Williams – even Kokori, a former labour leader – believe this would go a long way to resolving maintenance problems at the refineries.

But, environmentalist Austin Monday fears the same coterie of officials who profited from corruption in other parts of the oil sector could somehow reap benefits from a privatization programme.

"We are worried that the refineries will be hijacked by the same top government officials who have the money stolen from public coffers. It is a shame that an oil-producing nation like ours is in this mess because of corruption," he said.

In addition, government has also attempted to increase fuel availability by deregulating the import and sale of refined products earlier this year. Previously, this was the monopoly of the NNPC.

But, although availability has increased, so have prices – sparking protests by workers.

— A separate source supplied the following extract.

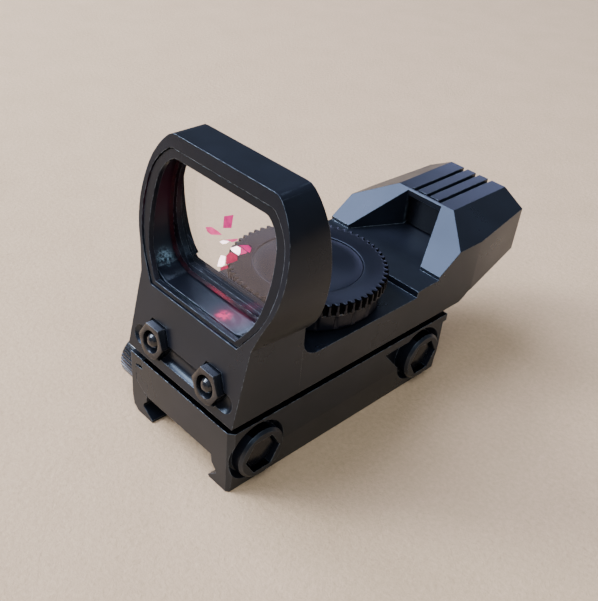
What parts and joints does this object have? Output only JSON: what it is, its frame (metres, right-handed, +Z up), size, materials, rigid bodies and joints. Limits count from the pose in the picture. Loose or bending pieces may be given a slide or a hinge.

In June, the fuel price rose to about 40 cents a litre, leading to a three-day strike. Any increase in the price of fuel has serious implications for a country where, according to the 2004 Human Development Report of the United Nations Development Programme, up to 70 percent of people live below the poverty line of a dollar a day.

Femi Fanikayode, presidential assistant on public affairs, rejects the view that little has improved in the petroleum sector since President Olusegun Obasanjo came to power five years ago.

"Nigerians should not because of the problems they are experiencing presently ask government to go back to the past, when we had fuel scarcity because of a monopoly," he said. "It will take time for us to get used to liberalization, but we must give it a chance."